=== TASK BRIEF ===
Every line of the material that follows must be printed again exactly.

++++ GIVEN MATERIAL

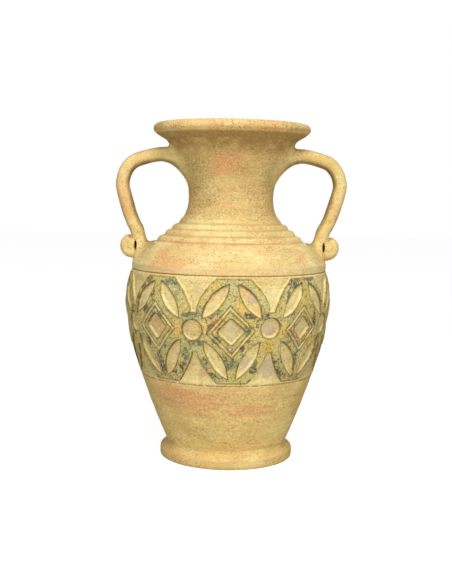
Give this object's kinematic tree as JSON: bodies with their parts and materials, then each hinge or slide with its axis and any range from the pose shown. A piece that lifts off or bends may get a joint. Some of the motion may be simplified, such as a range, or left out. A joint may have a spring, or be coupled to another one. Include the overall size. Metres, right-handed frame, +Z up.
{
  "type": "two-handled vase",
  "caption": "Terracotta amphora vase with a trumpet neck, rolled lip, curled strap handles and a carved geometric frieze round its belly.",
  "frame": {"origin": "middle of the face the vase stands on, on its axis", "axes": "+Z up along the vase's axis; the pictured front faces -Y; the handles lie along +X and -X"},
  "size_m": [0.2408, 0.2142, 0.348],
  "materials": {
    "foot_clay": "unglazed, sandy, orange buff",
    "wall_clay": "unglazed, sandy, buff with orange streaks",
    "frieze_clay": "unglazed, carved, ribbons washed green, blue-black and ochre",
    "shoulder_clay": "unglazed, sandy, pale buff with pink patches",
    "neck_clay": "unglazed, sandy, olive buff",
    "lip_clay": "unglazed, sandy, buff",
    "handle_clay": "unglazed, smoothed by hand, buff"
  },
  "bodies": {
    "root": {"foot": "foot_clay", "lower_wall": "wall_clay", "frieze_band": "frieze_clay", "shoulder": "shoulder_clay", "neck": "neck_clay", "lip": "lip_clay", "handle_left": "handle_clay", "handle_right": "handle_clay"}
  },
  "joints": []
}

++++++++

=== FULL SOLUTION ===
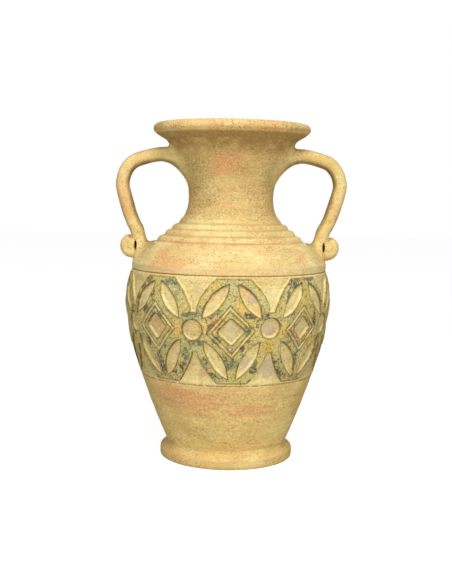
Give this object's kinematic tree as JSON: bodies with their parts and materials, then each hinge or slide with its axis and any range from the pose shown. A piece that lifts off or bends may get a joint. Some of the motion may be simplified, such as a range, or left out. A joint may have a spring, or be coupled to another one. Include the overall size. Metres, right-handed frame, +Z up.
{
  "type": "two-handled vase",
  "caption": "Terracotta amphora vase with a trumpet neck, rolled lip, curled strap handles and a carved geometric frieze round its belly.",
  "frame": {"origin": "middle of the face the vase stands on, on its axis", "axes": "+Z up along the vase's axis; the pictured front faces -Y; the handles lie along +X and -X"},
  "size_m": [0.2408, 0.2142, 0.348],
  "materials": {
    "foot_clay": "unglazed, sandy, orange buff",
    "wall_clay": "unglazed, sandy, buff with orange streaks",
    "frieze_clay": "unglazed, carved, ribbons washed green, blue-black and ochre",
    "shoulder_clay": "unglazed, sandy, pale buff with pink patches",
    "neck_clay": "unglazed, sandy, olive buff",
    "lip_clay": "unglazed, sandy, buff",
    "handle_clay": "unglazed, smoothed by hand, buff"
  },
  "bodies": {
    "root": {"foot": "foot_clay", "lower_wall": "wall_clay", "frieze_band": "frieze_clay", "shoulder": "shoulder_clay", "neck": "neck_clay", "lip": "lip_clay", "handle_left": "handle_clay", "handle_right": "handle_clay"}
  },
  "joints": []
}